There is also an LED beside each 878A which is driven from GPIO-23 pin. Again the Linux driver does not currently use the LED but it may use it to indicate which is the master 878A at initialisation at some stage in the future.


Using the Card with xawtv

Connect a camera to Cam0 and run xawtv. You should see the picture from the camera. Now "right click" on the picture to bring up the control panel. On the line labeled "Video Source" it says "Composite0" - that corresponds to Cam0. If you click on that, it will give you a drop-down box labeled "Input". Select "Composite1" and watch the picture disappear. Then change the camera connector to the next lower BNC connector (Cam1), and the picture should re-appear.

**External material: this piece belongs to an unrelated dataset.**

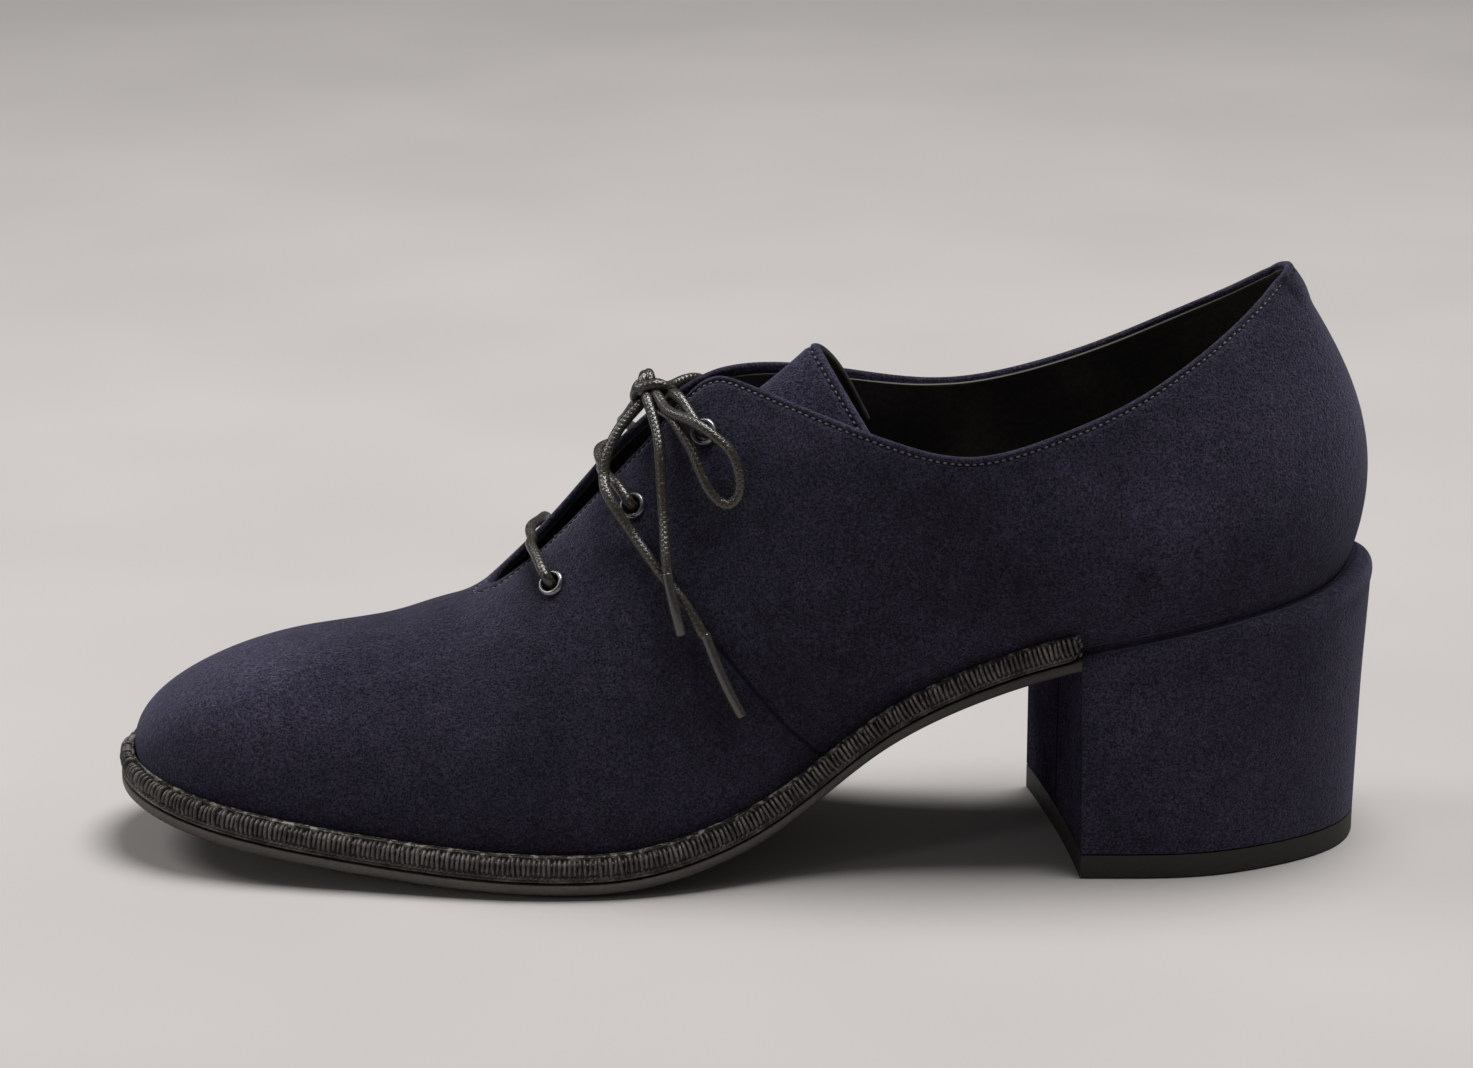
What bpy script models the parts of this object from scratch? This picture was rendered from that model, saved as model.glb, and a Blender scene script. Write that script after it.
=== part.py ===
"""Left oxford shoe with a covered block heel, built on the sections of its last.

+X runs from heel to toe, +Y to the outer side of the foot and +Z up. Every size below is in
millimetres, in the last's own frame; BOX_MIDDLE then puts the origin on the floor under the
middle of the shoe, and meshes are made in metres.
"""

from collections import namedtuple

import bmesh
import bpy
import numpy as np
from mathutils import Vector

# ---- driving sizes, millimetres ----
BOX_MIDDLE = (1.0, -0.85)
GAP = 0.3
SEAT_DROP = 0.5
UPPER_WALL = 1.8
SOLE_THICK = 2.3
SOLE_CROWN = 1.3
SOLE_EDGE = 4.6
INSOLE_THICK = 2.2
INSOLE_MARGIN = 0.7
WELT_WIDE = 4.0
WELT_HIGH = 4.6
WELT_OFFSET = 2.6
WELT_GAP = 0.45
WELT_STEPS = 36
WELT_ENDS = 28.4
WELT_CORNER = 0.4
WELT_LAST = 0.55
THROAT_X = 53.0
THROAT_ROUND = 3.5
RIDGE_Y = 1.0
CORNER_X = 2.0
CORNER_FADE = 10.0
HEEL_AXIS = (-89.6, 4.0)
HEEL_TURN = 4.9
BREAST_AHEAD = 28.0
BREAST_HOLLOW = 0.8
HEEL_HALF = 28.5
HEEL_STEPS = 15
HEEL_COLUMNS = 7
TOP_PIECE = 5.0
TOP_PIECE_INSET = 0.4
TONGUE_THICK = 2.8
TONGUE_ROWS = 15
TONGUE_COLUMNS = 11
EYELET_OUTER = 2.8
EYELET_BORE = 1.65
EYELET_BARREL = 2.05
EYELET_HIGH = 0.7
EYELET_SEAT = 0.6
EYELET_FACETS = 12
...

I assume you have at least two cameras around. Connect a second camera to Cam3 (the bottom BNC on the back of the card). With xawtv, verify that you can switch back and forth between the two (Cam1 and Cam3). Then, start up a second instance of xawtv, this time with

   xawtv -device /dev/video1

By default, the driver "connects" Cam0 - 3 to /dev/video0 - /dev/video3, but by default xawtv re-initializes whatever controller it is using to Cam0, so this second instance gives you a blank / blue screen. Now "right click" on the picture and select "Composite3". The picture from Cam3 should appear.

You can continue like that, starting up to 4 instances of xawtv (one for each /dev/videoX), and use any of them to look at any of the (possibly 16) cameras.